Stated exercise
Exactly the lines from the line with "loopLeft.subtract(bobClear).subtract(tieClear), WHITE, 0.8);" to the line with "obj.matrix_world = Matrix.Identity(4)" should be extracted, both included, with no other lines.

Available data
▽

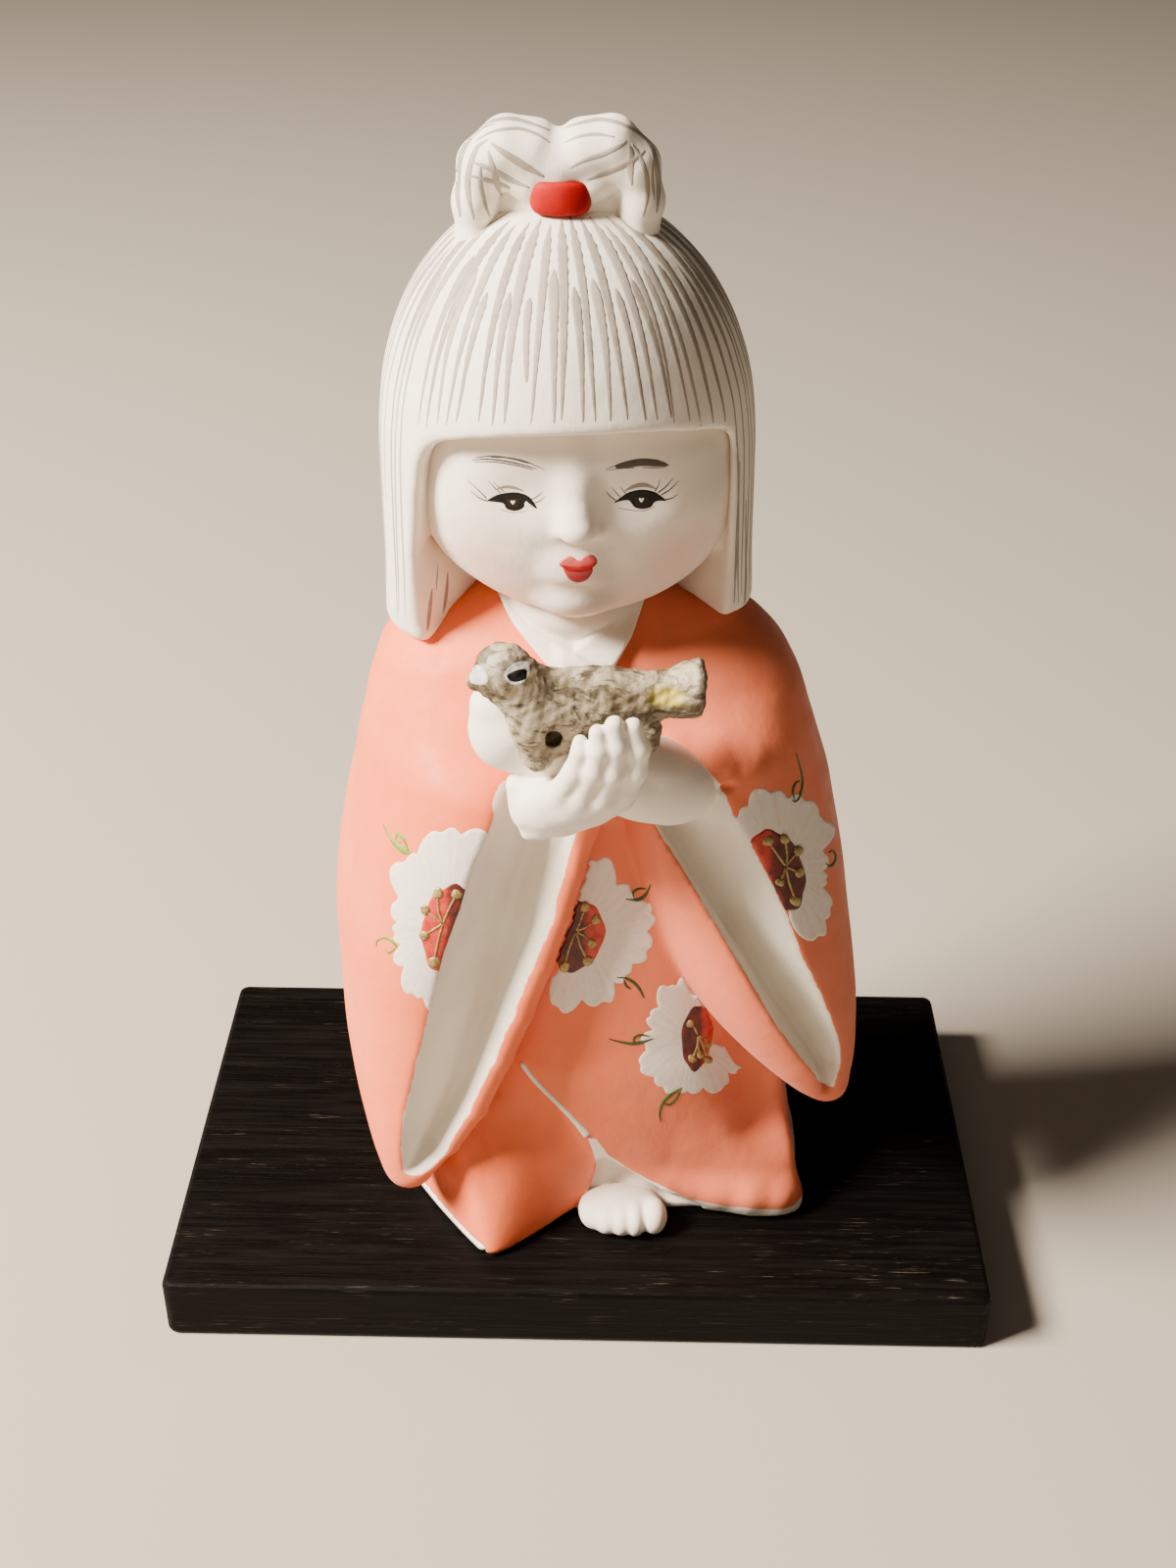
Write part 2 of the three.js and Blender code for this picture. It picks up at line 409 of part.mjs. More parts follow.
// --------------------------------------------------------- collar, head, hair
const skullLevels = [146.6, 148.4, 152, 158, 165, 173, 181, 190, 198, 205, 209, 210.4];
const skull = (g) => join(
  stack(SKULL, skullLevels, 28, g),
  ball(-0.2, -29.6, 168.4, 3, 3.6, 4.2, { grow: g, w: 12, h: 8 }),
  ball(-1, -22.6, 153.4, 8.5, 6, 5, { grow: g, w: 16, h: 8 }));
const skullHollow = stack(SKULL, [150, 153, 160, 173, 185, 195, 205], 16, -WALL)
  .add(rod(-1.5, 0.5, 140, 160, 8.5, 20));
const neckSeat = robeClear;
const head = piece(figure, 'head', skull(0).subtract(skullHollow).subtract(neckSeat), SKIN, 0.75);
const skullClear = skull(GAP + 0.1);
const collarForm = join(
  limb([[-19, -8, 147.4, 3.2], [-14.6, -18.6, 147, 3.4], [-6.6, -23.4, 143, 3.2], [1.4, -25, 138.6, 2.6]], { steps: 2, segments: 10 }),
  limb([[16, -8, 147.4, 3.2], [11.6, -18.8, 147.2, 3.4], [4.2, -23.6, 143, 3.2], [-2.6, -25.4, 139.4, 2.8]], { steps: 2, segments: 10 }),
  ball(-1.4, -18.5, 143.6, 12, 6, 6, { w: 14, h: 8 }));
piece(figure, 'under_collar', collarForm.subtract(robeClear).subtract(skullClear).subtract(leftHand).subtract(dovePath), WHITE, 0.85);

const bobLevels = [137.6, 146, 156, 168, 178, 188, 197, 205, 212, 217, 220.4, 221.6];
const bob = (g) => stack(BOB, bobLevels, 36, g);
// opening for the face below the fringe, slanting back to the tips of the side locks
const faceWindow = wedge([[-27, -60, 186], [26.4, -60, 187.6], [-27, -17, 186], [26.4, -17, 187.6], [-29.6, -60, 174], [28.4, -60, 174], [-29.6, -15, 174], [28.4, -15, 174],
  [-29, -60, 130], [27.4, -60, 130], [-29, -12, 130], [27.4, -12, 130]]);
const faceWide = wedge([[-30, -60, 170], [29, -60, 170], [-35, -60, 150], [34, -60, 150], [-35, -60, 130], [34, -60, 130], [-30, -24, 170], [29, -24, 170], [-35, -17, 150], [34, -17, 150], [-35, -14, 130], [34, -14, 130]]);
const neckRoom = stack([[130, -2.6, -1, 28.6, 30, 20, 0, 2.2], [150, -2.2, -1.4, 28.8, 30, 24, 0, 2.2], [160, -1.4, -1.6, 28.8, 28, 25.5, 0, 2.2]], [130, 140, 150, 160], 28);
const hair = bob(0).subtract(skullClear).subtract(faceWindow).subtract(faceWide).subtract(neckRoom).subtract(robeClear)
  .subtract(sleeve('R', GAP + 0.1)).subtract(sleeve('L', GAP + 0.1));
piece(figure, 'hair_cap', hair, WHITE, 0.8);

const bobClear = bob(GAP + 0.1);
const tie = (g) => {
  const r = 2.2, w = 10.8, h = 5.4, s = new THREE.Shape();
  const x0 = -3.9 - w / 2 - g, x1 = -3.9 + w / 2 + g, z0 = 220.6 - g, z1 = 220.6 + h + g;
  s.moveTo(x0 + r, z0).lineTo(x1 - r, z0).quadraticCurveTo(x1, z0, x1, z0 + r).lineTo(x1, z1 - r)
    .quadraticCurveTo(x1, z1, x1 - r, z1).lineTo(x0 + r, z1).quadraticCurveTo(x0, z1, x0, z1 - r).lineTo(x0, z0 + r).quadraticCurveTo(x0, z0, x0 + r, z0);
  return solid(new THREE.ExtrudeGeometry(s, { depth: 14 + 2 * g, bevelEnabled: false, curveSegments: 4 }).rotateX(Math.PI / 2).translate(0, 2 + g, 0));
};
const tieBand = tie(0).subtract(bobClear);
const tieClear = tie(GAP);
const loopRight = limb([[-15.6, -5, 211, 4.6], [-18.8, -5, 218, 4.6], [-18.6, -5.2, 226, 4.8], [-14, -5.4, 230.4, 4.8], [-8.6, -5.4, 228.6, 4.6]], { steps: 2, segments: 10, flat: [1, 1.2], up: [0, 1, 0] });
const loopLeft = limb([[9.6, -5, 212, 4.6], [11.6, -5, 219, 4.6], [11, -5.2, 226.4, 4.8], [6, -5.4, 230.4, 4.8], [0.4, -5.4, 228.8, 4.6]], { steps: 2, segments: 10, flat: [1, 1.2], up: [0, 1, 0] });
const root = join(ball(-4, -3.6, 222.4, 13.5, 5, 9, { w: 16, h: 8 }));
const loopRightClear = limb([[-15.6, -5, 211, 4.95], [-18.8, -5, 218, 4.95], [-18.6, -5.2, 226, 5.15], [-14, -5.4, 230.4, 5.15], [-8.6, -5.4, 228.6, 4.95]], { steps: 2, segments: 10, flat: [1, 1.2], up: [0, 1, 0] });
const loopLeftClear = limb([[9.6, -5, 212, 4.95], [11.6, -5, 219, 4.95], [11, -5.2, 226.4, 5.15], [6, -5.4, 230.4, 5.15], [0.4, -5.4, 228.8, 4.95]], { steps: 2, segments: 10, flat: [1, 1.2], up: [0, 1, 0] });
piece(figure, 'topknot_right_loop', loopRight.subtract(bobClear).subtract(tieClear).subtract(loopLeftClear), WHITE, 0.8);
piece(figure, 'topknot_left_loop', loopLeft.subtract(bobClear).subtract(tieClear), WHITE, 0.8);
piece(figure, 'topknot_root', root.subtract(bobClear).subtract(tieClear).subtract(loopRightClear).subtract(loopLeftClear), WHITE, 0.8);
piece(figure, 'hair_tie', tieBand, RED, 0.5);

export default group;
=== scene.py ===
import math
import time

import bmesh
import bpy
import numpy as np
from mathutils import Matrix, Vector
from mathutils.bvhtree import BVHTree
from mathutils.geometry import delaunay_2d_cdt


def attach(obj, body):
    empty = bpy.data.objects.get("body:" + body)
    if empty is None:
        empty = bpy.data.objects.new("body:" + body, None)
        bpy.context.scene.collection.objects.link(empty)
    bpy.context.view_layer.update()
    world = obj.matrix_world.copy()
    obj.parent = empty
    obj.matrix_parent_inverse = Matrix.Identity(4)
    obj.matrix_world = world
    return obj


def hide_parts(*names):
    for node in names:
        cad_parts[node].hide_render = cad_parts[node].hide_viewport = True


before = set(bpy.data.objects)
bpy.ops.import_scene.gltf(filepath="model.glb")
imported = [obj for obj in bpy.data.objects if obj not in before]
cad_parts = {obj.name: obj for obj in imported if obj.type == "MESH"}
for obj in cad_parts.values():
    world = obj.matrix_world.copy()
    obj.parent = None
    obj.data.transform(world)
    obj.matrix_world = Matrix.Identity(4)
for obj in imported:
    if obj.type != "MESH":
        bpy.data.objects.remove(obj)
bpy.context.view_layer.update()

T0 = time.time()

# ---------------------------------------------------------------- measures
# All shapes below are in millimetres in the doll's own frame: z is counted
# from the top of the board, and LIFT puts that on the board in the row frame.
BOARD_TOP = 15.0
LIFT = 15.3
MM = 0.001


def say(*a):
    print("[%6.1fs]" % (time.time() - T0), *a)


# ---------------------------------------------------------------- camera
FOCAL = 1974.618
PITCH, YAW, ROLL = math.radians(32.772), math.radians(-0.8846), math.radians(0.3524)
EYE = np.array([6.548, -343.244, 333.385])
VIEW_F = np.array([math.sin(YAW) * math.cos(PITCH), math.cos(YAW) * math.cos(PITCH), -math.sin(PITCH)])
_r = np.array([math.cos(YAW), -math.sin(YAW), 0.0])
_u = np.cross(_r, VIEW_F)
VIEW_R = math.cos(ROLL) * _r + math.sin(ROLL) * _u
VIEW_U = -math.sin(ROLL) * _r + math.cos(ROLL) * _u


def ray(px, py):
    """Unit direction from the eye through a point of the 1200 x 1600 picture."""
    d = VIEW_F + VIEW_R * (px - 600.0) / FOCAL - VIEW_U * (py - 800.0) / FOCAL
    return d / np.linalg.norm(d)


def at_y(px, py, y):
    """Figure-frame point on the ray through (px, py) at depth y."""
    d = ray(px, py)
    p = EYE + d * (y - EYE[1]) / d[1]
    return np.array([p[0], p[1], p[2] - LIFT])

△

Output for this exercise
piece(figure, 'topknot_left_loop', loopLeft.subtract(bobClear).subtract(tieClear), WHITE, 0.8);
piece(figure, 'topknot_root', root.subtract(bobClear).subtract(tieClear).subtract(loopRightClear).subtract(loopLeftClear), WHITE, 0.8);
piece(figure, 'hair_tie', tieBand, RED, 0.5);

export default group;
=== scene.py ===
import math
import time

import bmesh
import bpy
import numpy as np
from mathutils import Matrix, Vector
from mathutils.bvhtree import BVHTree
from mathutils.geometry import delaunay_2d_cdt


def attach(obj, body):
    empty = bpy.data.objects.get("body:" + body)
    if empty is None:
        empty = bpy.data.objects.new("body:" + body, None)
        bpy.context.scene.collection.objects.link(empty)
    bpy.context.view_layer.update()
    world = obj.matrix_world.copy()
    obj.parent = empty
    obj.matrix_parent_inverse = Matrix.Identity(4)
    obj.matrix_world = world
    return obj


def hide_parts(*names):
    for node in names:
        cad_parts[node].hide_render = cad_parts[node].hide_viewport = True


before = set(bpy.data.objects)
bpy.ops.import_scene.gltf(filepath="model.glb")
imported = [obj for obj in bpy.data.objects if obj not in before]
cad_parts = {obj.name: obj for obj in imported if obj.type == "MESH"}
for obj in cad_parts.values():
    world = obj.matrix_world.copy()
    obj.parent = None
    obj.data.transform(world)
    obj.matrix_world = Matrix.Identity(4)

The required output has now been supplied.